Kurtz's Intended

Creato il 21 marzo 2013 da Pim

L’idealismo distacca totalmente le persone dal mondo reale, le pone al di là di qualunque contatto umano. Non è possibile sovrastare tale attitudine con il ragionamento. Questa specie di isolamento opera su di me un atteggiamento fortemente ambivalente. Per un verso, almeno all’inizio, mi irrita, e quindi cerco di riportare su un piano reale le convinzioni del mio interlocutore. Quindi mi addolcisco almeno un po’, perché comprendo che rappresenta un bisogno di valori (il più delle volte non realizzabili) o aspettative (sovente non mantenute) che condivido anch’io. O, più prosaicamente, il bisogno di illusioni, quindi di bugie, di cui siamo impregnati tutti quanti.

Mi torna alla mente il finale di Heart of Darkness: Marlow capisce che è bene che la fidanzata di Kurtz non venga a conoscenza degli orrori di cui egli è stato partecipe. Non può raccontarle la verità perché “sarebbe stata una cosa troppo tenebrosa”.

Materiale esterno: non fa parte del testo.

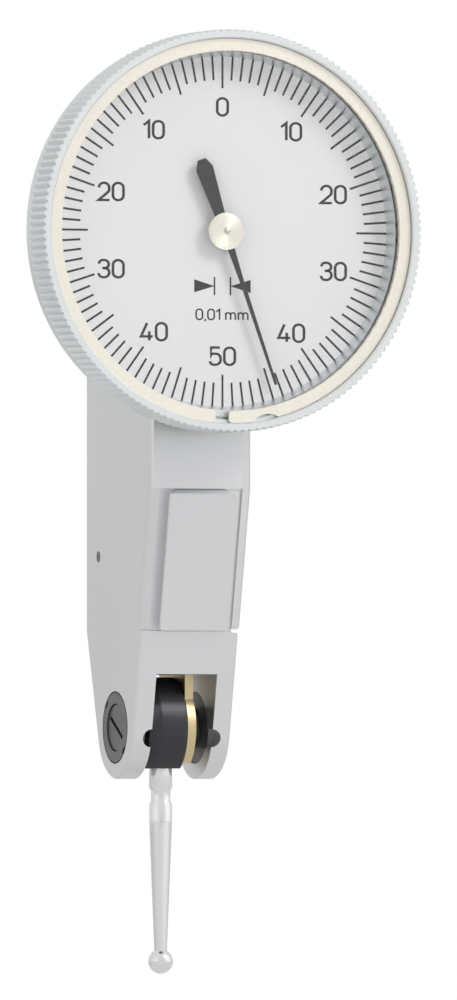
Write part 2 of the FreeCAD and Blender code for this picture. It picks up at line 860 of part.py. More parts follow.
def screw_shape(length):
    """A cheese-head screw, head up, with its head's underside at the origin."""
    shank = Part.makeCylinder(SIZES["screw_r"], length, FreeCAD.Vector(0, 0, -length))
    head = Part.makeCylinder(SIZES["screw_head_r"] - SIZES["running_play"], SIZES["screw_head"])
    width = SIZES["screw_slot"]
    reach = SIZES["screw_head_r"] * 2
    corner = FreeCAD.Vector(-reach / 2, -width / 2, SIZES["screw_head"] - SIZES["screw_slot_depth"])
    slot = Part.makeBox(reach, width, SIZES["screw_head"], corner)
    return shank.fuse(head).removeSplitter().cut(slot)


def screw_group(label, length, seats, facing, turns):
    """Identical screws in one node, each with its head's underside at a seat, pointing outwards."""
    screws = []
    for seat, turn in zip(seats, turns):
        spin = FreeCAD.Rotation(FreeCAD.Vector(0, 0, 1), turn)
        aim = FreeCAD.Rotation(FreeCAD.Vector(0, 0, 1), facing)
        place = FreeCAD.Vector(*(size(c).value for c in seat))
        screw = screw_shape(length)
        screw.Placement = FreeCAD.Placement(place, aim.multiply(spin))
        screws.append(screw)
    group = document.addObject("Part::Feature", label)
    group.Label = label
    group.Shape = Part.makeCompound(screws) if len(screws) > 1 else screws[0]
    nodes[label] = group


def build_screws():
    seat_x = D.seam_x + D.cover_thick - D.screw_head
    grip = SIZES["cover_screw_length"] + SIZES["cover_thick"] - SIZES["screw_head"] - SIZES["end_gap"]
    seats = [(seat_x, y, z) for y, z in cover_screw_places()]
    screw_group("cover_screws", grip, seats, FreeCAD.Vector(1, 0, 0), (20, 75, 130, 50))
    seat_y = bezel_y + D.standoff - D.case_floor
    grip = SIZES["case_floor"] + SIZES["case_screw_grip"] - SIZES["end_gap"]
    seats = [(x, seat_y, z) for x, z in case_screw_places()]
    screw_group("case_screws", grip, seats, FreeCAD.Vector(0, -1, 0), (10, 65, 110))
    under = cavity_top - D.bridge_thick
    grip = SIZES["bridge_thick"] + SIZES["bridge_screw_length"] - SIZES["end_gap"]
    seats = [(bridge_screw_x, bridge_screw_y, under)]
    screw_group("bridge_screw", grip, seats, FreeCAD.Vector(0, 0, -1), (0,))


# ---------------------------------------------------------------- dial case and bezel

def build_dial_case():
    groove_r = snap_r - D.snap_wire - D.snap_play
    inner_r = neck_r - D.neck_wall
    floor_y = D.standoff - D.case_floor
    part = turned("dial_case", "Y", [
        (D.seat_front, inner_r),
        (D.seat_front, seat_r),
        (snap_front - D.snap_play, seat_r),
        (snap_front - D.snap_play, groove_r),
        (snap_back + D.snap_play, groove_r),
        (snap_back + D.snap_play, seat_r),
        (D.seat_end, seat_r),
        (D.seat_end + D.seat_break, neck_r),
        (D.standoff - D.neck_break, neck_r),
        (D.standoff, neck_r - D.neck_break),
        (D.standoff, D.bush_r),
        (D.boss_front, D.bush_r),
        (D.boss_front, D.boss_r),
        (floor_y, D.boss_r),
        (floor_y, inner_r),
    ], y=bezel_y, z=D.dial_height)
    holes = new_sketch(part, "XZ_Plane", D.standoff + 1)
    for x, z in case_screw_places():
        circle(holes, x, z - D.dial_height, D.screw_r)
    pocket(holes, D.case_floor + 1 + D.cut_over, towards=-1)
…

"La sua fine", dissi, mentre una sorda irritazione sorgeva in me, "fu degna in tutto della sua vita". "E io non gli ero vicina", mormorò. La mia collera cedette di fronte a un sentimento di infinita pietà. "Perdonatemi. Io - io - l'ho pianto così a lungo in silenzio - in silenzio... Siete stato con lui - sino all'ultimo? Penso alla sua solitudine. Senza nessuno vicino che lo capisse come l'avrei capito io. Forse senza nessuno che lo udisse...". "Sino alla fine", dissi con voce scossa. "Ho udito le sue ultime parole...". Mi fermai spaventato. "Ripetetele", mormorò lei con tono straziato. "Ho bisogno - bisogno - di qualcosa - qualcosa - con cui - con cui poter vivere". Ero sul punto di gridarle "Ma non le udite?". Il crepuscolo le andava ripe­tendo in un bisbiglio insistente tutt'intorno a noi, in un bisbiglio che sembrava gonfiarsi minaccioso come il primo bisbigliare del vento che si alza. " Che orrore! Che orrore!". "L'ultima sua parola - con cui poter vivere", insistette. "Non capite che l'amavo - l'amavo - l'amavo!". Mi feci forza e parlai lentamente. "L'ultima parola che pronunciò fu - il vostro nome". Udii un lieve sospiro e quindi il cuore non si mosse più, s'arrestò di colpo al grido esultante e terribile, al grido d'inconcepibile trionfo e di dolore indicibile. "Lo sapevo - ne ero sicura...". Lo sapeva. Ne era sicura. La udii piangere; aveva nascosto il volto fra le mani. Mi parve che la casa dovesse rovinare prima che potessi fuggire, che il ciclo dovesse crollarmi sulla testa. Ma non accadde nulla. Il cielo non crolla per così poco. Sarebbe crollato, mi chiedo, se avessi reso a Kurtz quella giustizia che gli era dovuta? Non aveva forse detto egli stesso che voleva soltanto giustizia? Ma io non potevo. Non potevo dirlo a lei. Sarebbe stata una cosa troppo tenebrosa - troppo tenebrosa davvero...

La scena è incisiva ed emozionante perché rappresenta la capacità umana di sfuggire la concretezza, la verità. In una parola: il principio di realtà. Cosa che, come ho detto, subito mi indispettisce ma poi, come Marlow, finisco per assecondare. Questa facoltà di autoingannarsi reca con sé la necessità di esercitare un ferreo controllo sugli eventi e, al tempo stesso, un’insostenibile vulnerabilità che mi turba, sento che mi appartiene.